TEMPO.CO, Jakarta - Kementerian Perhubungan tengah menyiapkan beleid dalam bentuk Peraturan Menteri Perhubungan, yang akan mengatur perusahaan penyedia transportasi berbasis aplikasi, seperti ojek online.
Direktur Angkutan dan Multimoda Kementerian Perhubungan Cucu Mulyana berharap beleid tersebut menghilangkan pro dan kontra perihal transportasi online. "Kalau Permenhub 108/2017 (Peraturan Menteri Perhubungan Nomor 108 Tahun 2017), itu kan murni aturan terkait transportasi. Sementara aplikator itu kan belum diatur di PM 108. Jadi sekarang bagaimana caranya supaya ada aturan di dalamnya itu juga mengatur aplikasi," katanya di Kementerian Perhubungan, Kamis, 12 April 2018.
Baca juga: DPR: Ojek Online Harusnya Perang Service Bukan Perang Tarif
Di samping itu, beleid tersebut menjadi payung hukum keputusan pemerintah untuk meminta perusahaan aplikasi berubah menjadi perusahaan transportasi.
Cucu menjelaskan, perubahan menjadi perusahaan transportasi harus dilakukan mengingat aplikator hingga saat ini sudah memposisikan diri seperti perusahaan angkutan umum.
"Kan mereka langsung melakukan perekrutan pengemudi, menerima pendaftaran pengemudi, itu kan seperti kegiatan yang dilakukan perusahaan transportasi pada umumnya," ujarnya.
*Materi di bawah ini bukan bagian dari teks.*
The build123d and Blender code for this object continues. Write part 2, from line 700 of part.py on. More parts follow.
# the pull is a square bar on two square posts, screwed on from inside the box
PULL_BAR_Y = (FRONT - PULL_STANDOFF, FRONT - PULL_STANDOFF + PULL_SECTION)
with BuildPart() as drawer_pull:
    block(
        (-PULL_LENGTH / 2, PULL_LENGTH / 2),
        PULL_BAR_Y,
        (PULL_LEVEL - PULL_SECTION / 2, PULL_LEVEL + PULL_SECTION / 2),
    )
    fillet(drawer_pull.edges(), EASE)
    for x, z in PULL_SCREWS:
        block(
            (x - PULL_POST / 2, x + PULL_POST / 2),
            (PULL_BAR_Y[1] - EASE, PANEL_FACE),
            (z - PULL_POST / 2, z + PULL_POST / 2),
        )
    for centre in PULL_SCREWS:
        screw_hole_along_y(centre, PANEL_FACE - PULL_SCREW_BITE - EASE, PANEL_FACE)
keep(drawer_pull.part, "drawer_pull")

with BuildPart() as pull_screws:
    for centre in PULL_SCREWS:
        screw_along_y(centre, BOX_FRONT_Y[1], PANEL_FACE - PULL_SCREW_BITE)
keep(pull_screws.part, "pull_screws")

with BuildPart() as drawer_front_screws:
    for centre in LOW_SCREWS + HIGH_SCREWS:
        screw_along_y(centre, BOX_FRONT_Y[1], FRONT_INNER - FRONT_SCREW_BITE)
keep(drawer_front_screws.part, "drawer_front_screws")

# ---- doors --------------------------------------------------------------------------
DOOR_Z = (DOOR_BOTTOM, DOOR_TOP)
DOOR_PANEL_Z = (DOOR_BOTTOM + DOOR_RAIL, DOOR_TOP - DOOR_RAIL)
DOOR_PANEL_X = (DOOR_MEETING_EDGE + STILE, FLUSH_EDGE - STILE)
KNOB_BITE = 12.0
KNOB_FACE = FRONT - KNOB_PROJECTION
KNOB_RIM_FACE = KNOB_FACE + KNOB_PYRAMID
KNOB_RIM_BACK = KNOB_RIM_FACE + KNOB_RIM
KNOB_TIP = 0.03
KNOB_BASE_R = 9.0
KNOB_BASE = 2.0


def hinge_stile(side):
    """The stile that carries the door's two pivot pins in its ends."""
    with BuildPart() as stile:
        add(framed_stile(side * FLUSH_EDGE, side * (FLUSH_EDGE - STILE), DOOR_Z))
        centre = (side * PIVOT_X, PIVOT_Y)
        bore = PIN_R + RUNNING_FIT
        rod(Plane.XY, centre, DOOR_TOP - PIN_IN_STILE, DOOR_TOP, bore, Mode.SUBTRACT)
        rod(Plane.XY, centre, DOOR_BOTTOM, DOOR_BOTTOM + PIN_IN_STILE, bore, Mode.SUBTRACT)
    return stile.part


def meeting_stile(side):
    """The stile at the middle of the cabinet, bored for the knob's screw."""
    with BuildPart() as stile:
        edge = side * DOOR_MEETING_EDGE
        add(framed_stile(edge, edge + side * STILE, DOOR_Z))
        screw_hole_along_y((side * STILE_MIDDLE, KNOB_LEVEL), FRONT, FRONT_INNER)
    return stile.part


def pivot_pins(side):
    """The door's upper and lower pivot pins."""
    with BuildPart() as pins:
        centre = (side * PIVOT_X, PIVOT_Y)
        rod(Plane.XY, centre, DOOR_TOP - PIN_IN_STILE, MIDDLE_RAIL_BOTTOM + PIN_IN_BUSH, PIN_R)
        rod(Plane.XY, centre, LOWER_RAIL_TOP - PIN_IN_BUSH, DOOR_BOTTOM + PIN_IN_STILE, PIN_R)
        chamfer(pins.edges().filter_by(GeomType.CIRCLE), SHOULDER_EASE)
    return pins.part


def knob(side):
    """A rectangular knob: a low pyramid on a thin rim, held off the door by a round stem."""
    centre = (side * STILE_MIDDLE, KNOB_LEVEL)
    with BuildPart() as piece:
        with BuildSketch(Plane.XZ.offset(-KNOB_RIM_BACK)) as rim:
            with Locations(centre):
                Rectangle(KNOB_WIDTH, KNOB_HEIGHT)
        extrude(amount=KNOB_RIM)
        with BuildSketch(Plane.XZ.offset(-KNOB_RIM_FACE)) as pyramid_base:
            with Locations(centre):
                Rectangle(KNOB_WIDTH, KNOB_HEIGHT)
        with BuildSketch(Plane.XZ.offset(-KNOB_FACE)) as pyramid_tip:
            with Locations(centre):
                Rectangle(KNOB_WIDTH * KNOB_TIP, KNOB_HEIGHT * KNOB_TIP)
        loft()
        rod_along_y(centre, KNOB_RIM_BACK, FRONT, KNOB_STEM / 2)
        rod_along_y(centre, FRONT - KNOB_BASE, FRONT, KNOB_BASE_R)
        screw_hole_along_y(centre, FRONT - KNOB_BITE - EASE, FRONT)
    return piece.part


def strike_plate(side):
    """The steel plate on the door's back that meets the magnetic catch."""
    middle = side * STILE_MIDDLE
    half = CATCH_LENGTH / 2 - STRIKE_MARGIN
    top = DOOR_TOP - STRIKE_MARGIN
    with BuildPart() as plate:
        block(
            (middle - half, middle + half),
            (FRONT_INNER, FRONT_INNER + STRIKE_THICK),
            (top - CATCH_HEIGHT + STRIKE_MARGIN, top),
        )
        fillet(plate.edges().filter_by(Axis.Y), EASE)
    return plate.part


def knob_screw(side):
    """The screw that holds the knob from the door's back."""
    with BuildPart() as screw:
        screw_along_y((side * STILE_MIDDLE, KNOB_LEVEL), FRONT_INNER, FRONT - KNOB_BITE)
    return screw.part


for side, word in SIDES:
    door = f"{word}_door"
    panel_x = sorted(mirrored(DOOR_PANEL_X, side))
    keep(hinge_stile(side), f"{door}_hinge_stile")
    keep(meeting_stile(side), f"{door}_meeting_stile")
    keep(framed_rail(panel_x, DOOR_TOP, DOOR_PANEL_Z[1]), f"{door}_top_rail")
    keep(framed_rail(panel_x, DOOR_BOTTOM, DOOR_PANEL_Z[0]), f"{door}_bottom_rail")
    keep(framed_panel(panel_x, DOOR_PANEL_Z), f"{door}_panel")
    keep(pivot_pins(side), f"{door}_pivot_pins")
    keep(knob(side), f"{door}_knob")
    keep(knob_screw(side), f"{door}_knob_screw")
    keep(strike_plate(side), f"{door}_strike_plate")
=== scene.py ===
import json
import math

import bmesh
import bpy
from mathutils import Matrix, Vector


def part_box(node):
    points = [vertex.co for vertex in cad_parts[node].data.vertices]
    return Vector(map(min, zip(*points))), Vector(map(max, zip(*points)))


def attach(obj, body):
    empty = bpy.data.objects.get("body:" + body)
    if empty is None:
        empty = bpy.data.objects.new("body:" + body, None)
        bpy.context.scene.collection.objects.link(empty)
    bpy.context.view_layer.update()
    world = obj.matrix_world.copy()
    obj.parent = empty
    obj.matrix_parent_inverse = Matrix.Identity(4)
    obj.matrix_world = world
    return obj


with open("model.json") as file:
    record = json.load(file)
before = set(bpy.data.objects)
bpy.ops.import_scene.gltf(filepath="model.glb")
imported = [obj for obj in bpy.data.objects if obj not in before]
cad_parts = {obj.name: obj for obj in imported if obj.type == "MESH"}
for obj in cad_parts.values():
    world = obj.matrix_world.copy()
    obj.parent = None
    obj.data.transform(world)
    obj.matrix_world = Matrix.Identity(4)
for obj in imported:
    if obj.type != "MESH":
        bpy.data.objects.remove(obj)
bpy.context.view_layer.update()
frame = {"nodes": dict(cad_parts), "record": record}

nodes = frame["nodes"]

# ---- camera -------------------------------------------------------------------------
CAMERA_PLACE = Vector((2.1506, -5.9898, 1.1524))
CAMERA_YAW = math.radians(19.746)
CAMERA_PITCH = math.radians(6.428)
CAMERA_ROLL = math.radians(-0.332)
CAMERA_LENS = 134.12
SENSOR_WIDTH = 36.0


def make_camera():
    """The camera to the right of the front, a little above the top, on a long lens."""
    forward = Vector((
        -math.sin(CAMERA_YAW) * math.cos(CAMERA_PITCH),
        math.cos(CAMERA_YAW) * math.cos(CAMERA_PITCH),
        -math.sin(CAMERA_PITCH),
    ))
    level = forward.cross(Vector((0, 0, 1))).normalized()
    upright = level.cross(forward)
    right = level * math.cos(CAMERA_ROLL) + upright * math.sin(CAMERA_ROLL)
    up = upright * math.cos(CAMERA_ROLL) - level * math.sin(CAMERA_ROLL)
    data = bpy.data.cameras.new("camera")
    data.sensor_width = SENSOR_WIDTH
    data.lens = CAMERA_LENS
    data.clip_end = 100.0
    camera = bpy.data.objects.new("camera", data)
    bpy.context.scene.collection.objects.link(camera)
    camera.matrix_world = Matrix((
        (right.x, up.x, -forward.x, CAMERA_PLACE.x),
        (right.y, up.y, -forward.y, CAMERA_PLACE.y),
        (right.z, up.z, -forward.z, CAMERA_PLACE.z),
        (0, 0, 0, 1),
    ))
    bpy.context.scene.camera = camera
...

Tak hanya menjadi payung hukum perubahan aplikator menjadi perusahaan transportasi, regulasi itu akan mengatur beberapa hal, seperti sanksi bagi aplikator yang belum atau tidak berubah menjadi perusahaan transportasi.
"Kalau sudah menjadi perusahaan angkutan, ya, otomatis, dong, di dalam rezim undang-undang kita kan sudah ada sanksi. Sanksinya apa, itu ranah substansi yang masih kami bahas, baru di tingkat Kemenhub," ucapnya.
Menurut Cucu, sanksi tersebut bisa berupa administratif, denda, pembekuan, hingga pencabutan izin.
Selain mengatur sanksi, Kementerian Perhubungan merumuskan poin yang mengatur potensi investasi dalam perusahaan tersebut serta jangka waktu masa transisi perubahan aplikator jadi perusahaan transportasi.
Menurut Cucu, perubahan dari aplikator menjadi perusahaan transportasi tidak akan memakan waktu lama. "Kalau persyaratan jadi (perusahaan) angkutan umum kan tidak berat, hanya minimal memiliki lima kendaraan, menguasai fasilitas penyimpanan, kemudian bekerja sama dengan bengkel. Untuk administrasinya, mungkin akte perusahaan dan NPWP (nomor pokok wajib pajak)," tuturnya.
Selasa lalu, Direktur Jenderal Perhubungan Darat Budi Setiyadi menuturkan pembuatan beleid itu juga untuk mengatur bagaimana nantinya perusahaan transportasi (berbasis aplikasi) menjalankan bisnis, seperti dalam sistem perekrutan mitranya.
“Iya, itu permenhub baru di luar Permenhub 108/2017. Jadi itu juga untuk mengatur bagaimana pihak aplikasi menjalankan bisnisnya, misalnya dalam rangka merekrut mitranya itu orangnya seperti apa, jenis kendaraannya seperti apa,” katanya.
Menurutnya, dengan adanya beleid baru tersebut, Kementerian Perhubungan memiliki wewenang untuk mengawasi perusahaan transportasi, misalnya ojek online seperti Go-Jek dan Grab, dan bahkan memberikan punishment jika perusahaan tersebut melakukan pelanggaran.